Berg tips his hat at Will, a sign of gratitude. “I appreciate that. As you can imagine, the entirety of the island is on edge, people fearful for their lives. This kind of thing doesn’t bode well for tourism either. No one wants to visit when there’s a murderer on the loose. We’d like to get this wrapped up as quickly as we can. Anything you hear, anything you see...” he says, voice drifting, and Will says, “I understand.”
The murder of Morgan Baines is bad for business.
Officer Berg says his goodbyes. He hands Will a business card. He’s about to leave, but before he does, he has one last inquiry.
“How’s the house treating you?” he asks off topic, and Will replies that it’s been all right.
“It’s dated and, as dated things go, has issues. Drafty windows, a faulty furnace that we’ll need to replace.”
The officer grimaces. “A furnace isn’t cheap. That’ll run you a few grand.”
Will tells him he knows.
“Shame about Alice,” Officer Berg says then, meeting Will’s eye. Will echoes his sentiment.
It isn’t often that I broach the subject of Alice with Will. But there are things I find myself wanting to know, like what Alice was like, and if she and I would have gotten along if we’d ever had the chance to meet. I imagine that she was antisocial—though I’d never say that to Will. But I think that the pain of fibromyalgia would have kept her at home, away from a
ny sort of social life.
“I never would have pegged her for the suicide type,” Officer Berg says then and, as he does, I get the sense that my instinct was wrong.
“What does that mean?” Will asks, a hint of defensiveness in his voice.
“Oh, I don’t know,” Officer Berg says, though clearly he does because he goes on to tell us how Alice, a regular at Friday night bingo, was affable and jolly when he saw her. How she had a smile that could light up a room. “I guess I just never understood how a person like that winds up taking their own life.”

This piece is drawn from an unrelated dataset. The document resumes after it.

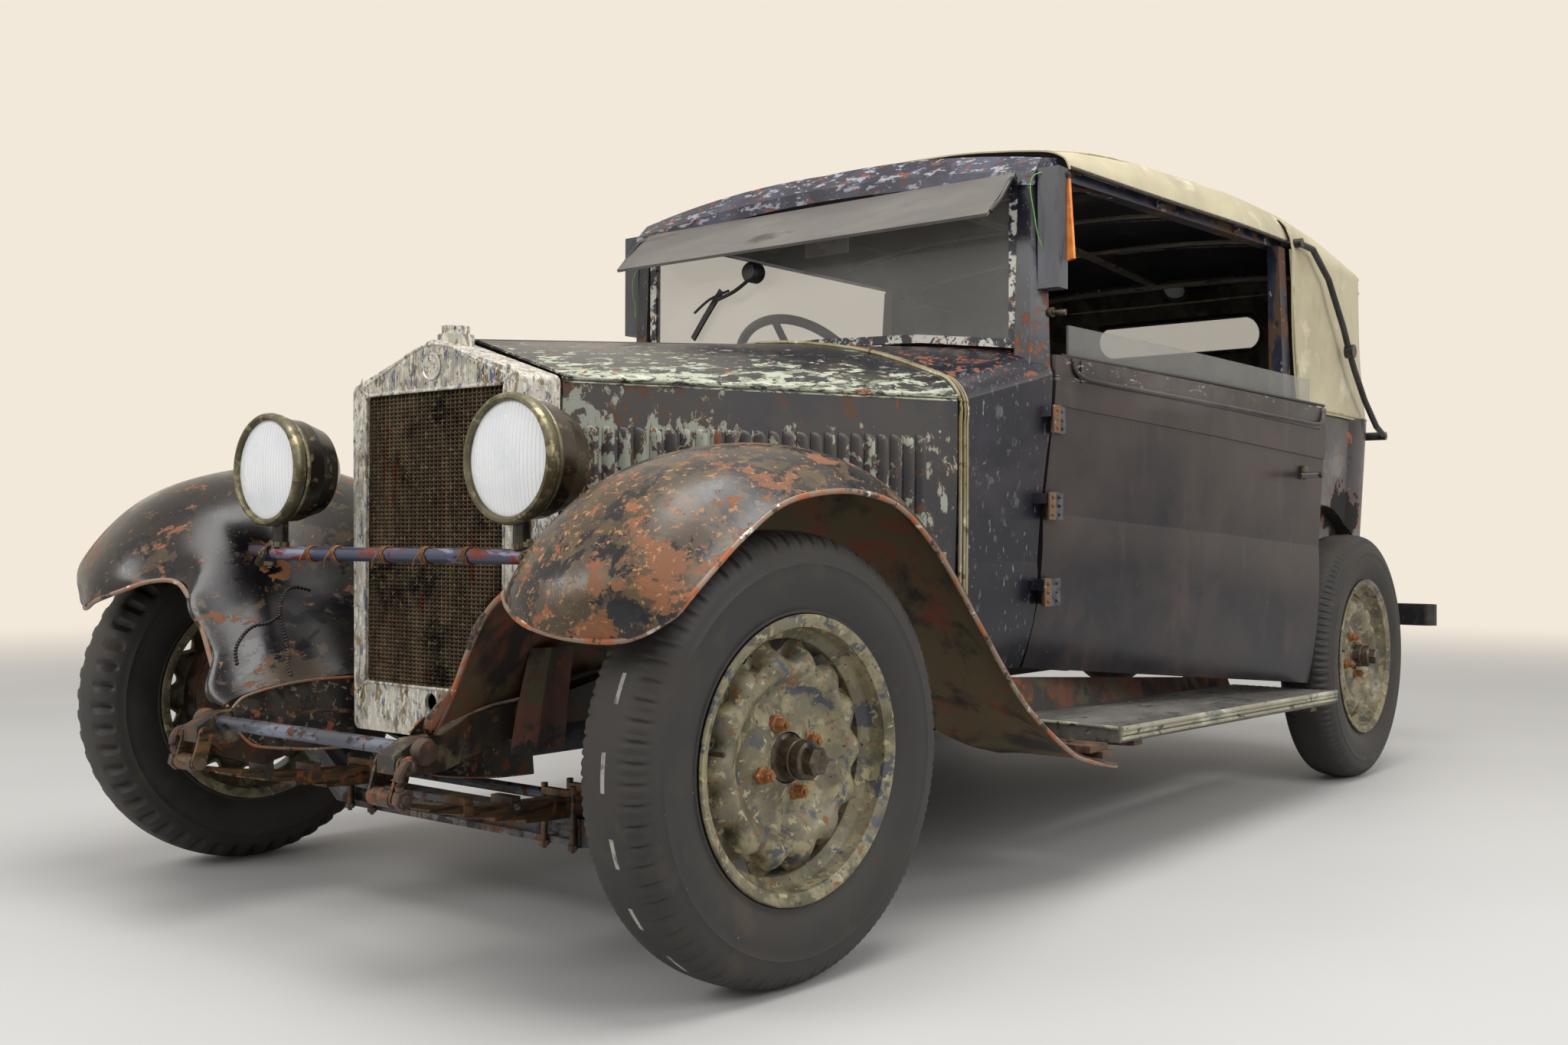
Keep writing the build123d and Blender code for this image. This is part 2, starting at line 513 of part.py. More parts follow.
def belt_panel():
    """The upper part of the door's skin stands 4 mm proud, from a swage up to a raised moulding under the belt."""
    panel, moulding = [], []
    for x in (DOOR_FRONT - 1, -1700, DOOR_REAR + 1):
        t, y = (x - DOOR_FRONT) / (DOOR_REAR - DOOR_FRONT), belt_y(x)
        swage, line = lerp(980, 912, t), belt_z(x) - lerp(44, 54, t)
        lean = 12 * (belt_z(x) - swage) / (0.25 * (belt_z(x) - lerp(405, 306, t)))
        panel.append(Wire.make_polygon([Vector(x, y - lean - 8, swage), Vector(x, y - lean + 4, swage + 3),
                                        Vector(x, y + 0.5, line), Vector(x, y - 8, line + 4)], close=True))
    for x in (DOOR_FRONT - 90, -1700, DOOR_REAR + 40):
        t, y = (x - DOOR_FRONT) / (DOOR_REAR - DOOR_FRONT), belt_y(x)
        z = belt_z(x) - lerp(44, 54, t)
        moulding.append(Wire.make_polygon([Vector(x, y - 8, z - 9), Vector(x, y + 4, z - 5), Vector(x, y + 4, z + 5),
                                           Vector(x, y - 8, z + 9)], close=True))
    x, y, z = DOOR_FRONT - 90, belt_y(DOOR_FRONT - 90), belt_z(DOOR_FRONT - 90) - 44
    turn = rod((x, y - 8, z), (x, y + 3.6, z), 9) + block(x - 7, x + 7, y - 8, y + 3, z, z + 40)
    return skin(panel) + skin(moulding) + turn


def door_glass():
    return skin([Wire.make_polygon([Vector(x, belt_y(x) + o, z) for o, z in ((-22, 970), (-16, 970), (-16, belt_z(x) + 74), (-22, belt_z(x) + 74))], close=True)
                 for x in (DOOR_FRONT - 64, -1700, DOOR_REAR + 64)])


def handle():
    x = DOOR_REAR + 114
    y, z = belt_y(x), 868
    return rod((x, y - 20, z), (x, y + 46, z), 8) + rod((x - 14, y + 34, z), (x + 96, y + 28, z - 6), 7)


def hinge_knuckles(lo, hi):
    """Barrel lengths along the hinge line, from lo to hi mm about each hinge."""
    p, q = Vector(*HINGE_P), Vector(*HINGE_Q)
    d = (q - p).normalized()
    out = []
    for s in (0, 0.5, 1):
        m = p + (q - p) * s
        out.append(rod(tuple(m + d * lo), tuple(m + d * hi), 9))
    return out


def door_hardware():
    out = []
    for k, (z, t) in zip(hinge_knuckles(-28, 0), ((560, 0), (748, 0), (936, 0))):
        y = 618 + (z - 575) * 22 / 375.0
        out.append(k + block(-1140, -1090, y - 34, y - 4, z - 12, z + 12))
    return out


axis = (Vector(*HINGE_Q) - Vector(*HINGE_P)).normalized()
LINE = Axis(HINGE_P, (0, -axis.Y, -axis.Z))
d = door() + handle()
for h in door_hardware():
    d += h
parts["door_right"] = mirrored(d)
parts["door_left"] = d.rotate(LINE, DOOR_AJAR)
parts["door_glass_right"] = mirrored(door_glass())
parts["door_glass_left"] = door_glass().rotate(LINE, DOOR_AJAR)
hinges = []
for k, z in zip(hinge_knuckles(0.1, 28), (589, 777, 965)):
    y = 618 + (z - 575) * 22 / 375.0
    hinges.append(k + block(-1092, -1060, y - 34, y + 6, z - 10, z + 12))
for h in hinges:
    scuttle = scuttle + h + mirrored(h)
parts["scuttle"] = scuttle

# Rear body: U shapes in plan, belt level and lower level

U_BELT = [(352, 699), (82, 698), (-218, 690), (-438, 660), (-528, 520), (-554, 260), (-562, 0)]
U_LOW = [(352, 663), (82, 662), (-218, 656), (-418, 622), (-498, 490), (-522, 250), (-528, 0)]


def u_shape(row):
    """Both sides of a plan outline given from the rear axle back."""
    row = [(REAR + x, y) for x, y in row]
    return row + [(x, -y) for x, y in reversed(row[:-1])]


rear = skin([band(u_shape(U_LOW), 26, at_z(300)), band(u_shape(U_BELT), 26, at_z(1048))])
rear -= rod((REAR, -900, 352), (REAR, 900, 352), 440)
rear_cut = prism_y([(REAR + x, z) for x, z in ((0, 250), (0, 620), (-308, 700), (-758, 700), (-758, 250))], -900, 900)
rear -= rear_cut
house = rod((REAR, 634, 352), (REAR, 676, 352), 446) - rod((REAR, 640, 352), (REAR, 700, 352), 440)
house -= block(REAR - 1300, REAR + 700, 500, 800, -200, 470) + block(REAR + 350, REAR + 700, 500, 800, 0, 900)
house -= rear
rear = rear + house + mirrored(house) + skin([band(u_shape(U_BELT), 30, at_z(1048)), band(u_shape(U_BELT), 30, at_z(1062))])
parts["rear_body"] = rear

# Posts and top frame

post = Solid.make_loft([Wire.make_polygon([Vector(x, y, z) for x, y in rows], close=True) for z, rows in (
    (1062.2, [(REAR + 332, 650), (REAR + 332, 692), (REAR + 272, 692), (REAR + 272, 650)]),
    (1514, [(REAR + 320, 640), (REAR + 320, 672), (REAR + 272, 672), (REAR + 272, 640)]))], ruled=True)
cants = skin([Wire.make_polygon([Vector(x, y + a, z + b) for a, b in ((-18, -16), (18, -16), (18, 12), (-18, 12))], close=True)
             for x, y, z in ((-1180.3, 588, 1512), (REAR + 256, 636, 1531))])
ROOF = [(-1180.4, 1598, 1590, 1556, 622), (-1700, 1612, 1602, 1560, 650), (REAR + 262, 1616, 1606, 1568, 672),
        (REAR - 158, 1592, 1580, 1540, 672), (REAR - 398, 1552, 1544, 1508, 660)]


def roof_row(x, zc, zm, ze, yw):
    half = [(0, zc), (yw * 0.5, zm + (zc - zm) * 0.4), (yw * 0.86, ze + 16), (yw * 0.97, ze - 8), (yw, ze - 40)]
    return whole(half)


bows = []
for x in (REAR + 1002, REAR + 562, REAR + 122, REAR - 318):
    for p, q in zip(ROOF, ROOF[1:]):
        if q[0] <= x <= p[0]:
            t = (x - p[0]) / (q[0] - p[0])
            row = offset_row(roof_row(*[lerp(a, b, t) for a, b in zip(p, q)]), -6)
            bow = Solid.extrude(Face(band(row, -16, at_x(x - 14))), Vector(28, 0, 0))
            bows.append(bow)
roof = skin([band(roof_row(*r), -4, at_x(r[0])) for r in ROOF])
frame = post + cants
frame = frame + mirrored(frame)
for b in bows:
    frame = frame + b
parts["top_frame"] = frame - roof
UC_TOP = [(266, 676), (82, 678), (-218, 674), (-358, 650), (-410, 520), (-424, 260), (-428, 0)]
UC_BELT = [(266, 704), (82, 703), (-218, 695), (-443, 664), (-533, 522), (-559, 262), (-567, 0)]
curtain = skin([band(u_shape(UC_BELT), 4, at_z(1062.3)), band(u_shape(UC_TOP), 4, at_z(1512))])
window = block(REAR - 658, REAR - 358, -268, 268, 1350, 1480)
for side in (1, -1):
    window += rod((REAR - 658, side * 268, 1415), (REAR - 358, side * 268, 1415), 65)
parts["canvas_roof"] = roof
parts["canvas_curtain"] = curtain - window - roof

IRON = [(242, 702, 1530), (165, 714, 1522), (51, 720, 1451), (-67, 724, 1322), (-118, 725, 1252), (-160, 726, 1204),
        (-260, 724, 1120), (-380, 722, 1046), (-458, 722, 1020)]
iron = pipe([(REAR + x, y, z) for x, y, z in IRON], 9)
iron += rod((REAR + 242, 674, 1530), (REAR + 242, 712, 1530), 13) + rod((REAR - 118, 714, 1256), (REAR - 118, 740, 1256), 20)
iron += rod((REAR - 458, 634, 1020), (REAR - 458, 728, 1020), 13)
parts["landau_irons"] = both(iron - rear - curtain - roof)

# Floor, seats and controls

step = REAR + 356
floor = prism_z([(-880, 500), (-1100, 520), (step, 520), (step, -520), (-1100, -520), (-880, -500)], 452.2, 470)
floor += block(step - 14, step, -520, 520, 452.2, 618) + block(step - 14, step, -630, 630, 600, 618)
floor += block(REAR - 478, step - 4, -560, 560, 600, 618) + block(REAR - 358, step - 4, -633.8, 633.8, 600, 618)
floor = floor - block(-1300, -870, -120, 120, 440, 480)
floor += block(-1310, -880, -130, 130, 452.2, 590) - block(-1300, -860, -120, 120, 400, 580)
parts["floor"] = floor


def seat(x, y, width, floor_z, cushion, depth, high):
    """A cushion with a leaning back, rounded at its edges; x is the cushion's front."""
    base = fillet(block(x - depth, x, y - width, y + width, floor_z, cushion).edges(), 28)
    back = prism_y([(x - depth + 40, floor_z), (x - depth - 50, high), (x - depth - 150, high), (x - depth - 90, floor_z)],
                   y - width, y + width)
    return base + fillet(back.edges(), 24)


parts["seats"] = [seat(-1420, s * 300, 225, 470.2, 690, 490, 1060) for s in (1, -1)] + [
    seat(REAR + 222, 0, 430, 618.2, 810, 460, 1150)]
parts["dashboard"] = prism_x([(-560, 1000), (560, 1000), (540, 1080), (0, 1118), (-540, 1080)], -1128, -1088.2)

COL_T = math.radians(40)
COL = Vector(-math.cos(COL_T), 0, math.sin(COL_T))
WC = Vector(-1444, -330, 1123)
foot = WC - COL * 728.2
parts["steering_column"] = rod(tuple(foot), tuple(WC - COL * 20.2), 19)
sw = Plane(origin=WC, z_dir=COL) * (Torus(205, 13) + Cylinder(30, 40) + Box(400, 18, 10) + Box(18, 400, 10))
parts["steering_wheel"] = sw
parts["floor_levers"] = [rod((-1330, -60, 471.7), (-1370, -60, 760), 8) + Pos(-1370, -60, 770) * Sphere(20)]

# Rear bumper

back = REAR - 813
bump = block(back, back + 8, -760, 760, 405, 475) + block(back + 55, back + 63, -760, 760, 405, 475)
for side in (1, -1):
    x, y = back + 31.5, side * 760
    loop = rod((x, y, 405), (x, y, 475), 31.5) - rod((x, y, 400), (x, y, 480), 23.5)
    bump += loop - block(back - 5, back + 75, y - (40 if side > 0 else 0), y + (0 if side > 0 else 40), 400, 480)
    bump += block(back + 63, REAR - 598, side * 424 - 20, side * 424 + 20, 405, 445)
parts["rear_bumper"] = bump


# Everything moves forward together, so that the origin is under the middle of the whole car

os.makedirs("parts", exist_ok=True)
for name, item in parts.items():
    solids = []
    for one in (item if isinstance(item, list) else [item]):
        solids += list((Pos(ROW_SHIFT, 0, 0) * one).solids())
    shape = solids[0] if len(solids) == 1 else Compound(children=solids)
    shape.label = name
    export_step(shape, "parts/" + name + ".step")
    box = shape.bounding_box()
    print("%-24s %2d solids  %9.1f cm3  x %6.0f %6.0f  y %5.0f %5.0f  z %5.0f %5.0f" % (
        name, len(solids), sum(s.volume for s in solids) / 1000, box.min.X, box.max.X, box.min.Y, box.max.Y, box.min.Z, box.max.Z))
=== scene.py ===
import bpy
import bmesh
import math
from functools import reduce
from statistics import NormalDist
from mathutils import Matrix, Vector, noise
from mathutils.bvhtree import BVHTree


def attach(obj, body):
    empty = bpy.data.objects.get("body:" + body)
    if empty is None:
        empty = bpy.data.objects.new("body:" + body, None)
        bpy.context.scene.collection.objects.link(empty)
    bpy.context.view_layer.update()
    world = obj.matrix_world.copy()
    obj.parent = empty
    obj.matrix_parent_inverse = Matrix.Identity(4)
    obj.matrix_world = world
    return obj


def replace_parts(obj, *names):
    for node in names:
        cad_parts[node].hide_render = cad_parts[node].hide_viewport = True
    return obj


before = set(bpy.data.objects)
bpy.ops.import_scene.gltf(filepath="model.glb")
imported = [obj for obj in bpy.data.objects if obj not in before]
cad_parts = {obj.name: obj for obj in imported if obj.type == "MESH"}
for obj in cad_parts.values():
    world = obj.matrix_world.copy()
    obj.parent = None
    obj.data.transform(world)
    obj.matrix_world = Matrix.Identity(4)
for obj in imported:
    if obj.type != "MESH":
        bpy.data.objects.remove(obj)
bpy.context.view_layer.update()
ROW = 1.524          # the front axle's X in this frame; the tables below are in mm from the axle
SIDES = (("left", 1), ("right", -1))


def P(x, y, z):
    """A point of the car, mm from the middle of the front axle's line on the floor, in this frame's metres."""
    return Vector((x / 1000 + ROW, y / 1000, z / 1000))


# Nodes and materials

def linear(hexa):
    """An sRGB hex colour as linear RGBA."""
    part = [int(hexa[i:i + 2], 16) / 255 for i in (1, 3, 5)]
    return [((v + 0.055) / 1.055) ** 2.4 if v > 0.04045 else v / 12.92 for v in part] + [1.0]


def feed(tree, socket, value):
    """Links an input to another node's socket, or sets it to a value."""
    if isinstance(value, bpy.types.NodeSocket):
        tree.links.new(value, socket)
    else:
        socket.default_value = value


def node(tree, kind, inputs=None, **settings):
    """Adds a node with its settings and its inputs, each a socket or a value."""
    n = tree.nodes.new(kind)
    for key, value in settings.items():
        setattr(n, key, value)
    for key, value in (inputs or {}).items():
        feed(tree, n.inputs[key], value)
    return n


def calc(tree, operation, *values):
    """One step of arithmetic on numbers."""
    return node(tree, "ShaderNodeMath", dict(enumerate(values)), operation=operation).outputs[0]


def on_points(tree, operation, *values, out=0):
    """One step of arithmetic on points. Its result is a point, or with out=1 a number."""
    return node(tree, "ShaderNodeVectorMath", dict(enumerate(values)), operation=operation).outputs[out]


def ramp(tree, value, low, high, top=1.0):
    """0 at low, rising evenly to top at high, and level beyond both."""
    return node(tree, "ShaderNodeMapRange", {0: value, 1: low, 2: high, 3: 0.0, 4: top}).outputs[0]


def apart(tree, point):
    """A point's three coordinates."""
    return node(tree, "ShaderNodeSeparateXYZ", {0: point}).outputs


def mix(tree, fac, a, b, colour=False):
    """Blends two numbers or two colours."""
    if colour:
        n = node(tree, "ShaderNodeMix", {0: fac, 6: a, 7: b}, data_type="RGBA")
        return n.outputs[2]
    n = node(tree, "ShaderNodeMix", {0: fac, 2: a, 3: b}, data_type="FLOAT")
    return n.outputs[0]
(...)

The space between us fills with silence, tension. I don’t think he meant anything by it; the man is a bit socially awkward. Still, Will looks hurt. He says nothing. I’m the one to speak. “She suffered from fibromyalgia,” I say, realizing Officer Berg must not know this, or maybe he’s one of those people who think it’s more of a mental disorder than a medical one. Fibromyalgia is highly misunderstood. People believe it’s made up, that it isn’t real. There is no cure, and, on the surface, a person appears to be fine; there’s no test that can be used to diagnose fibromyalgia. Because of this, the diagnosis is based on symptoms alone—in other words, widespread pain that can’t otherwise be explained. For this reason, a large portion of physicians themselves question the credibility of the condition, often suggesting patients see a psychiatrist for treatment instead. It makes me sad to think about, Alice in so much pain and no one believing it.
“Yes, of course,” Officer Berg says. “It’s such a terrible thing. She must have really been hurting to do what she did,” he says, and again, my eyes go to Will. I know that Officer Berg doesn’t mean to be rude; in his own awkward way, he’s offering his sympathy.